Eric Deling - Analyst
Okay. In terms of additional buyback, you need additional authorization to get to that, right? Any question of timing from the board?
Scott Rechler - Co-CEO and Director
This is 2003 outlook. We have a little time.
Michael Maturo - CFO and Treasurer
Almost 2 million left on the common. We also have additional room to buy preferred.
Eric Deling - Analyst
Okay. And maximizing land option, could you elaborate on what that means?
Scott Rechler - Co-CEO and Director
Not land options, land portfolio.

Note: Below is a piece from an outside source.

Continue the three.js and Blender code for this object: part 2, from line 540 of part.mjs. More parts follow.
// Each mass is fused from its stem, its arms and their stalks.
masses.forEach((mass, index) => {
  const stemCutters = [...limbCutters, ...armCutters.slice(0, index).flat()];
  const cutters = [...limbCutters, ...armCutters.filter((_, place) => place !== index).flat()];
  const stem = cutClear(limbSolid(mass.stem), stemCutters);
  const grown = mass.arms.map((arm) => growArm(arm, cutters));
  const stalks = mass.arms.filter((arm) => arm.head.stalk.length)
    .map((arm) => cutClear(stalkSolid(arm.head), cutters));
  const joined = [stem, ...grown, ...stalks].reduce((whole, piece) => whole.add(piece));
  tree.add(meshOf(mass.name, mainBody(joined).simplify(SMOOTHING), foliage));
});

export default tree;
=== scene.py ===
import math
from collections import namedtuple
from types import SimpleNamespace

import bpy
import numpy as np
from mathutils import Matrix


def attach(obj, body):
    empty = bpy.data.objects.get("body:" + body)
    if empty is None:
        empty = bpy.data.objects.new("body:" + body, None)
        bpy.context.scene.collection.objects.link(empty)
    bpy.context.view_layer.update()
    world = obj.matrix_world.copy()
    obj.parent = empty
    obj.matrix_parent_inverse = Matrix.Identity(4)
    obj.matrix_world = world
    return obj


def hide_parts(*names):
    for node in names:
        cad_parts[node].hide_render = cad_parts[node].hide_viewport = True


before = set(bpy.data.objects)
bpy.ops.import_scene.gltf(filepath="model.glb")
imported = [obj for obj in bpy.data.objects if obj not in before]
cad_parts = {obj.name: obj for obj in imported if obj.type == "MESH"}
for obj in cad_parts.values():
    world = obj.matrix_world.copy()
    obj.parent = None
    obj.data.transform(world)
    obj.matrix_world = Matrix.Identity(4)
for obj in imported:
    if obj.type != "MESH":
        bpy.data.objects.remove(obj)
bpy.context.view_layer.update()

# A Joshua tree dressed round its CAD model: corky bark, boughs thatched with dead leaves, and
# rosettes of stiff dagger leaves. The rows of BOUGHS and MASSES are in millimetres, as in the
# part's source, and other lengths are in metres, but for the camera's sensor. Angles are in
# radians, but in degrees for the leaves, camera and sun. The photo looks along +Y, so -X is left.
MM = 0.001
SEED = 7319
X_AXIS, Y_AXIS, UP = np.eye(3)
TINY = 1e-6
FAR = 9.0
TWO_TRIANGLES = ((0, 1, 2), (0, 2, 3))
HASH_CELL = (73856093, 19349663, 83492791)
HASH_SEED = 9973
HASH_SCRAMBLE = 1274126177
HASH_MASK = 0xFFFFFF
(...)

Turn it over to Gregg, who has been handling that.
Gregg Rechler - Co-President and Chief Operating Officer
Hi, it means couple of different things. NOI, we acquired properties that with multiple uses, meaning in Deraldo, we acquired 190 acres, of which 40 acres is in one town for its own profit. There is additional 140 acres that may or may not have higher and better use. What we are doing now is looking at that property and we're coming up with different use. We are talking to potential buyers for those billable terms in the future. That would create good value in doing that. As well as built-to-suites we are talk to different tenants on different properties in our land bank about build-to-suite, as well as potential sales for profit. We are working on that, as well.
Eric Deling - Analyst
Okay. In the Geraldo forums, you increased from 80 to 115 million in terms of the value of the build-out, does that relate to what you are talking about?

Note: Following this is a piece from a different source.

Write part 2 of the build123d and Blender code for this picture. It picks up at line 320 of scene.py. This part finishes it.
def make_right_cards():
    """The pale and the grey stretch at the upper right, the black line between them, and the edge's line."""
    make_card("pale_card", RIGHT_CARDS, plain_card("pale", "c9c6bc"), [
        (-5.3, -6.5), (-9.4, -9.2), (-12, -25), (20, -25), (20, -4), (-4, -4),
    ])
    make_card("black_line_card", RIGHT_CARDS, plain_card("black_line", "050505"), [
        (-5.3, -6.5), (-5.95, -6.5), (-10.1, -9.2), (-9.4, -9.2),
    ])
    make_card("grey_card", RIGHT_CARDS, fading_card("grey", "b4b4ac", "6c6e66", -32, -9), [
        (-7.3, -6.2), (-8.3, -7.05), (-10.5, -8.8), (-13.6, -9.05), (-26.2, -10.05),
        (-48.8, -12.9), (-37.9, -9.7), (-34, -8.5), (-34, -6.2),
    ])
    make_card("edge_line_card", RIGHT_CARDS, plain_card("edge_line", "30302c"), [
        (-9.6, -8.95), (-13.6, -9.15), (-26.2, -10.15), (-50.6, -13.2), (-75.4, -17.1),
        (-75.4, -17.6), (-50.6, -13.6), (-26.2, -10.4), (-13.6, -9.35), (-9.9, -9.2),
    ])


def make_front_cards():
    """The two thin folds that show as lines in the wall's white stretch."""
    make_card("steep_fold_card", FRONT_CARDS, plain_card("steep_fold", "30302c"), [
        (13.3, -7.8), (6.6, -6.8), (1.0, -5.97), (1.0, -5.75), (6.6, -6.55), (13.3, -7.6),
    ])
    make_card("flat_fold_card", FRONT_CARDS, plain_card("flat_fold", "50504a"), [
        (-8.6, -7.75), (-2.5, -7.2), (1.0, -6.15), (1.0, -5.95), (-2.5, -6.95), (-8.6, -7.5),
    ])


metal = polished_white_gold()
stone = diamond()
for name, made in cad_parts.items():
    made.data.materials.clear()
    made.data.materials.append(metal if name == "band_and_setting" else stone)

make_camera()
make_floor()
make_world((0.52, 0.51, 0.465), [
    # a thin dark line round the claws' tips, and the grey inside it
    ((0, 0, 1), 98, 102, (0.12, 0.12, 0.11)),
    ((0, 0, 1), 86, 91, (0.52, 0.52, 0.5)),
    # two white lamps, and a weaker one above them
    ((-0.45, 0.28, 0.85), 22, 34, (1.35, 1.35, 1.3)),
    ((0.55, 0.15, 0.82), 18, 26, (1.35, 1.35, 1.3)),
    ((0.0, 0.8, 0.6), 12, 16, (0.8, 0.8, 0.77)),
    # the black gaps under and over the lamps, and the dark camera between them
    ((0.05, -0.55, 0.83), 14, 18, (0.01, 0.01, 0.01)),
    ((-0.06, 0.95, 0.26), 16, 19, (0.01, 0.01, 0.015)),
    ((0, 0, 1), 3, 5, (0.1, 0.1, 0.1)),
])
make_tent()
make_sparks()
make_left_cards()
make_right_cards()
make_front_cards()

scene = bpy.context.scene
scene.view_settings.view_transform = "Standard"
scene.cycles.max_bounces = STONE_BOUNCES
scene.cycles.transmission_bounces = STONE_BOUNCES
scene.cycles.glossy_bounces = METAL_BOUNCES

Scott Rechler - Co-CEO and Director
No.
Eric Deling - Analyst
Just increased project costs?
Scott Rechler - Co-CEO and Director
Yes. For potential development. Square footage change.
Unidentified
I think it is just increased cost from one.
Eric Deling - Analyst
Okay. Yeah.
Operator
Next question comes from the line of Larry Raiman with Credit Suisse First Boston. Please go ahead.
Larry Raiman - Analyst
The call is getting long. In my head, with the different scenarios you put together, I appreciate that scenario analysis on pay-out ratios. For us and your investors, could you simplify it for me? You have an FFO set of expectations for both this year and next? Could you just very simply lineate what your expectation is for one straight-line rent for next year? Then, two, tenant improvement and leasing costs on expected leasing? Anderson space and expirations that could get me to CAD or FFO number on per share basis for next year.

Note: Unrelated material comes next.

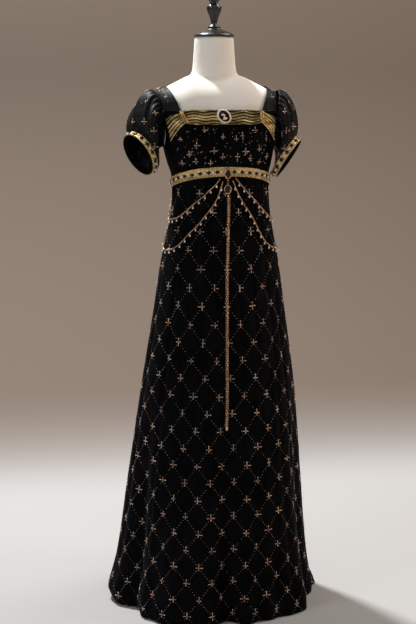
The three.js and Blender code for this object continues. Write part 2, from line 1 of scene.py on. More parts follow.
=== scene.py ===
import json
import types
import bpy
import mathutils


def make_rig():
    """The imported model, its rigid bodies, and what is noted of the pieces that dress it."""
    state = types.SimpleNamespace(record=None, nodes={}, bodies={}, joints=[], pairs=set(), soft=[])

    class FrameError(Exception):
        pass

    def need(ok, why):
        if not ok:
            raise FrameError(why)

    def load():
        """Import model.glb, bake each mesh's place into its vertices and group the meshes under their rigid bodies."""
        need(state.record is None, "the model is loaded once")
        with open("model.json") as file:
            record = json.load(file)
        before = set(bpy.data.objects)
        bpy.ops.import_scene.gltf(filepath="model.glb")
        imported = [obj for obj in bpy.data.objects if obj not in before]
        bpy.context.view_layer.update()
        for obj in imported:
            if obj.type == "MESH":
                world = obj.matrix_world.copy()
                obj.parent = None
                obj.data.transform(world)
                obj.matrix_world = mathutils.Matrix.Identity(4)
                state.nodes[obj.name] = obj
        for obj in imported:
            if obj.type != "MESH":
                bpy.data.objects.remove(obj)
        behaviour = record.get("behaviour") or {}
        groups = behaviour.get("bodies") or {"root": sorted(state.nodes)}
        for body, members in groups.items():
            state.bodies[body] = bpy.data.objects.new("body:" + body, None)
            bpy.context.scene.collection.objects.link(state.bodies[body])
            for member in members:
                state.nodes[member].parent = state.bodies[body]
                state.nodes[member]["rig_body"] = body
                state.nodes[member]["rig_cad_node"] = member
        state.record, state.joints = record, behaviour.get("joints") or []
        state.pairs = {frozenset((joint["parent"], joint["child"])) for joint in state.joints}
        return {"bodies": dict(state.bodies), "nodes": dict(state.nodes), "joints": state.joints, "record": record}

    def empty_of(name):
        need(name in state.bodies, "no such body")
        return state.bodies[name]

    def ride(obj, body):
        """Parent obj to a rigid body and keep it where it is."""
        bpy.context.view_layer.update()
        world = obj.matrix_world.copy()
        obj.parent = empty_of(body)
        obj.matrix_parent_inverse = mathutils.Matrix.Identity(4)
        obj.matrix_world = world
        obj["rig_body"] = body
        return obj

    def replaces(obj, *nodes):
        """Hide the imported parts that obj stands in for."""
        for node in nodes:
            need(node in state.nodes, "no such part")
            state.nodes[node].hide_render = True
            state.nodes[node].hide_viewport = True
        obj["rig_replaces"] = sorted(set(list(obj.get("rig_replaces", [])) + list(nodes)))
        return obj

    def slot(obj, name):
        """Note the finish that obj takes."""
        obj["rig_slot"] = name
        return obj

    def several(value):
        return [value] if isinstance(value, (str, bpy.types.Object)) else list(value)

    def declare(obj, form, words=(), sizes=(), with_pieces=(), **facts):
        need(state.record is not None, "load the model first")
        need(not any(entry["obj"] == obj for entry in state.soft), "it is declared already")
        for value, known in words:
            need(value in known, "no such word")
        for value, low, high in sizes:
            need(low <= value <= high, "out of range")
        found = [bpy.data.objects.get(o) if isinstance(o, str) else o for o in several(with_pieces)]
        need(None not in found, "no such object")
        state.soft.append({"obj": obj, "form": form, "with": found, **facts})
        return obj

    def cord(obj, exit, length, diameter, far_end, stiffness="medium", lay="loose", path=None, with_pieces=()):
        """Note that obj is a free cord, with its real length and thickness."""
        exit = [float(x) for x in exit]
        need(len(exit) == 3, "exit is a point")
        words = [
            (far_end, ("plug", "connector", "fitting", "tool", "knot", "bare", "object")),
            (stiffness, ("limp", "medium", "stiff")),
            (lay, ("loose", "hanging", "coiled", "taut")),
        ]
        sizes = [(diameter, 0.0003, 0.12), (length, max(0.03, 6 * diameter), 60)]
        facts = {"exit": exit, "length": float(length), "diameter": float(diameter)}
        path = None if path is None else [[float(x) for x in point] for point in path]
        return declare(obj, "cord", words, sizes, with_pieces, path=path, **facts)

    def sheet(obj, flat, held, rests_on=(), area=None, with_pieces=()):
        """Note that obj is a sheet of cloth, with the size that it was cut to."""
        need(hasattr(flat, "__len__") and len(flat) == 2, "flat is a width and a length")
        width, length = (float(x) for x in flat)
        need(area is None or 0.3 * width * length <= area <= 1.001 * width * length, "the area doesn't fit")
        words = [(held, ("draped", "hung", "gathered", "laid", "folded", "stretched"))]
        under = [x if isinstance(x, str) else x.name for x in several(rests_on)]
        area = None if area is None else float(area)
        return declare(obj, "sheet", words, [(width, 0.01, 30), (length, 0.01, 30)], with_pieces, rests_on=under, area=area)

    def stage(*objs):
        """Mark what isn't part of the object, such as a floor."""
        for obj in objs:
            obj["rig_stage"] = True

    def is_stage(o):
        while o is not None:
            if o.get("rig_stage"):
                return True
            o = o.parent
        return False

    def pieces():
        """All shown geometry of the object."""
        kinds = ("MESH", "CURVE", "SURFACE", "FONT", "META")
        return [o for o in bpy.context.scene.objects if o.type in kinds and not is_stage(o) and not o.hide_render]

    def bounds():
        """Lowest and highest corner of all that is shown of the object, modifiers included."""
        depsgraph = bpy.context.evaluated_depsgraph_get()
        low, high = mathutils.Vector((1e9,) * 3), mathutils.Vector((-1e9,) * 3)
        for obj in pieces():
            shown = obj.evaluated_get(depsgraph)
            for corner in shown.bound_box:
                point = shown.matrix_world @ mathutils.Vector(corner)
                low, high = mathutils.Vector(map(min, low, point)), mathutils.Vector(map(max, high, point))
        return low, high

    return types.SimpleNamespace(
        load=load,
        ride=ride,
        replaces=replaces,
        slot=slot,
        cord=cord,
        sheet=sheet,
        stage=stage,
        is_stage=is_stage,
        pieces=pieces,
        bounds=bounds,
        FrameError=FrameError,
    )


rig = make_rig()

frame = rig.load()

# %% [markdown]
# # Regency gown on a dress form
# A black velvet gown with a high waist, short puff sleeves, a pleated gold sash, a jewelled belt and
# hanging bead chains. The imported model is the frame: every piece below lies on the same cross-sections,
# so nothing has to be fitted by eye. First come the tools that all the pieces share.

# %% Imports and the size of the frame
import json
import math
import bpy
import numpy as np
from mathutils import Vector

cad_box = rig.bounds()
rng = np.random.default_rng(1811)
print("CAD box in metres:", [[round(v, 3) for v in corner] for corner in cad_box])

# %% [markdown]
# ## The gown's cross-sections
# A dressmaker fits a gown with a few measured girths. Here each girth is a rounded section with its
# own centre, half width, front depth and back depth, and smooth curves join one height to the next.

# %% Sections of the outer face, in metres: height, centre x and y, half width, front, back, squareness
SECTIONS = np.array([
    [0.000, -0.006, 0.012, 0.277, 0.284, 0.300, 2.0],
    [0.035, -0.008, 0.012, 0.280, 0.282, 0.300, 2.0],
    [0.060, -0.008, 0.012, 0.275, 0.278, 0.296, 2.0],
    [0.120, -0.005, 0.010, 0.262, 0.264, 0.282, 2.0],
    [0.200, -0.003, 0.006, 0.251, 0.252, 0.266, 2.0],
    [0.325, 0.000, 0.002, 0.238, 0.230, 0.246, 2.0],
    [0.480, 0.005, -0.002, 0.221, 0.206, 0.222, 2.0],
    [0.615, 0.009, -0.006, 0.205, 0.187, 0.197, 2.0],
    [0.800, 0.011, -0.014, 0.178, 0.158, 0.160, 2.0],
    [0.940, 0.011, -0.022, 0.158, 0.133, 0.134, 2.0],
    [1.045, 0.012, -0.027, 0.137, 0.113, 0.112, 2.0],
    [1.096, 0.012, -0.029, 0.131, 0.106, 0.103, 2.0],
    [1.165, 0.010, -0.030, 0.131, 0.101, 0.096, 2.0],
    [1.200, 0.008, -0.029, 0.140, 0.110, 0.097, 2.1],
    [1.240, 0.006, -0.028, 0.148, 0.118, 0.100, 2.3],
    [1.280, 0.004, -0.026, 0.154, 0.114, 0.102, 2.4],
    [1.310, 0.002, -0.024, 0.160, 0.104, 0.101, 2.5],
    [1.335, 0.001, -0.022, 0.166, 0.096, 0.098, 2.6],
])
# Valleys between the skirt's organ-pipe folds: degrees from the front, depth at the hem, half width, start
VALLEYS = [
    (-1.5, 0.042, 7, 0.870), (17, 0.016, 5, 0.750), (30, 0.012, 5, 0.800), (64, 0.034, 8, 0.700),
    (84, 0.012, 5, 0.500), (106, 0.020, 7, 0.950), (127, 0.022, 7, 0.950), (149, 0.020, 7, 0.950),
    (172, 0.024, 7, 0.950), (-26, 0.006, 8, 0.500), (-45, 0.016, 7, 0.780), (-65, 0.046, 9, 0.620),
    (-104, 0.020, 7, 0.950), (-126, 0.022, 7, 0.950), (-148, 0.020, 7, 0.950), (-172, 0.018, 7, 0.950),
]
# Places where the hem reaches out or curls in: degrees, reach, half width, height it fades in
HEM_LOBES = [(-40, 0.014, 12, 0.300), (48, 0.012, 12, 0.300), (95, 0.024, 10, 0.055), (-96, -0.012, 16, 0.030)]
FOLD_SWELL, FOLDS_FROM = 0.008, 0.950
WALL = 0.0012        # the visible cloth is a little thinner than its solid
HEM = 0.003
TORSO_TOP = 1.335
BELT_WIDTH, BELT_SIDE, BELT_RISE = 0.025, 1.157, 0.035
RIDGE_Y = -0.008
print("sections:", len(SECTIONS), "valleys:", len(VALLEYS))


# %% Smooth curves through the sections
def smoothstep(x):
    x = np.clip(x, 0.0, 1.0)
    return x * x * (3 - 2 * x)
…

Scott Rechler - Co-CEO and Director
What was the second part? The leasing cost you have, right? they are up top, top of the schedule. So, put it simple. If you play through this, this takes into account, the CAD number in the bottom are just a function of the leasing cost for suburban, New York City and Long Island industrial based on the amount of square feet expiring, which is roughly 8% in 2003. Our view is that if you are assuming this may be on the conservative side and assuming we will lose occupancy, you may not be releasing all the space that expires. This at least gives you weighting on it. You could just choose one of these five scenarios, as to what the cost would be. That would be in the CAD number based on the all the information you requested straight-line.
Larry Raiman - Analyst
Okay.
Scott Rechler - Co-CEO and Director
So in this instance, the $1.71 to $1.89.
Operator
No additional questions at this time. Please continue.
Scott Rechler - Co-CEO and Director
Thank you very much. I look forward to speaking to you on the quarterly call and year-end call in the beginning of next year. As usual, make ourselves available to provide any further information anyone might need. Thank you for your support. Thank you, operator.